Task description: Every line that holds the string "materials" is to be identified and copied.

─── Recorded information

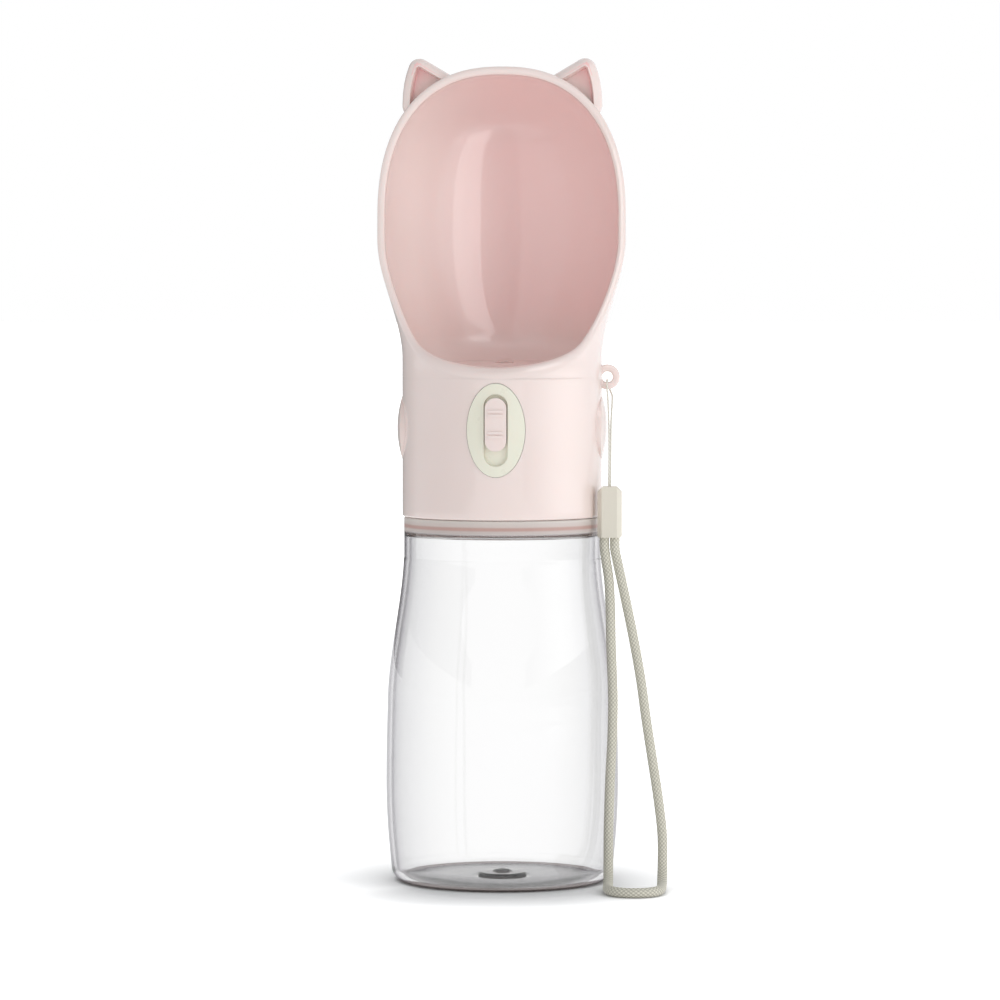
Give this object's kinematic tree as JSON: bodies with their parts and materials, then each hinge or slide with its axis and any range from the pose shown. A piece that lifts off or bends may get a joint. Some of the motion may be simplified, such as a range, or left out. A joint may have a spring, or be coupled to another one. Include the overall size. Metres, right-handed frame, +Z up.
{
  "type": "dog travel water bottle",
  "caption": "Clear bottle under a pink head with an open drinking scoop, two ears, an oval water button with a slide lock, and a braided wrist loop.",
  "frame": {"origin": "on the bottle's axis, at the table", "axes": "+Z up along the bottle's axis; -Y towards the water button and the open side of the scoop; +X towards the eyelet and the lanyard"},
  "size_m": [0.0876, 0.0765, 0.2468],
  "materials": {
    "clear_plastic": "clear and glossy",
    "pink_plastic": "satin pale pink",
    "collar_plastic": "satin pink",
    "cream_plastic": "satin cream",
    "valve_plastic": "natural white acetal",
    "seal_rubber": "translucent grey silicone",
    "screw_steel": "plain stainless",
    "string_fibre": "twisted off-white string",
    "cord_fibre": "braided beige cord",
    "bead_plastic": "satin beige"
  },
  "bodies": {
    "bottle": {"bottle_body": "clear_plastic"},
    "gasket": {"neck_gasket": "seal_rubber"},
    "head": {"head_shell": "pink_plastic", "screw_collar": "collar_plastic", "collar_screws": "screw_steel", "valve_housing": "valve_plastic", "housing_screws": "screw_steel", "inlet_seal": "seal_rubber", "outlet_seal": "seal_rubber", "return_spring": "screw_steel", "spring_cap": "valve_plastic", "lanyard_string": "string_fibre", "cord_bead": "bead_plastic", "wrist_loop": "cord_fibre"},
    "button": {"water_button": "cream_plastic", "push_bridge": "valve_plastic", "bridge_screws": "screw_steel", "valve_spool": "valve_plastic", "seal_front": "seal_rubber", "seal_middle": "seal_rubber", "seal_rear": "seal_rubber"},
    "lock": {"lock_slider": "pink_plastic", "lock_clip": "valve_plastic"}
  },
  "joints": [
    {"name": "head_rise", "type": "slide", "parent": "bottle", "child": "gasket", "axis": [0, 0, 1], "range_m": [0, 0.0102]},
    {"name": "head_turn", "type": "hinge", "parent": "gasket", "child": "head", "pos_m": [0, 0, 0.1235], "axis": [0, 0, 1], "range_deg": [0, 900]},
    {"name": "button_press", "type": "slide", "parent": "head", "child": "button", "axis": [0, 1, 0], "range_m": [0, 0.003], "stiffness_N_per_m": 250, "springref_m": -0.004, "deforming": ["return_spring"]},
    {"name": "lock_slide", "type": "slide", "parent": "button", "child": "lock", "axis": [0, 0, -1], "range_m": [0, 0.0044]}
  ],
  "couplings": [
    {"joint": "head_rise", "follows": "head_turn", "m_per_rad": 0.00063662}
  ]
}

──────

Task output:
Give this object's kinematic tree as JSON: bodies with their parts and materials, then each hinge or slide with its axis and any range from the pose shown. A piece that lifts off or bends may get a joint. Some of the motion may be simplified, such as a range, or left out. A joint may have a spring, or be coupled to another one. Include the overall size. Metres, right-handed frame, +Z up.
  "materials": {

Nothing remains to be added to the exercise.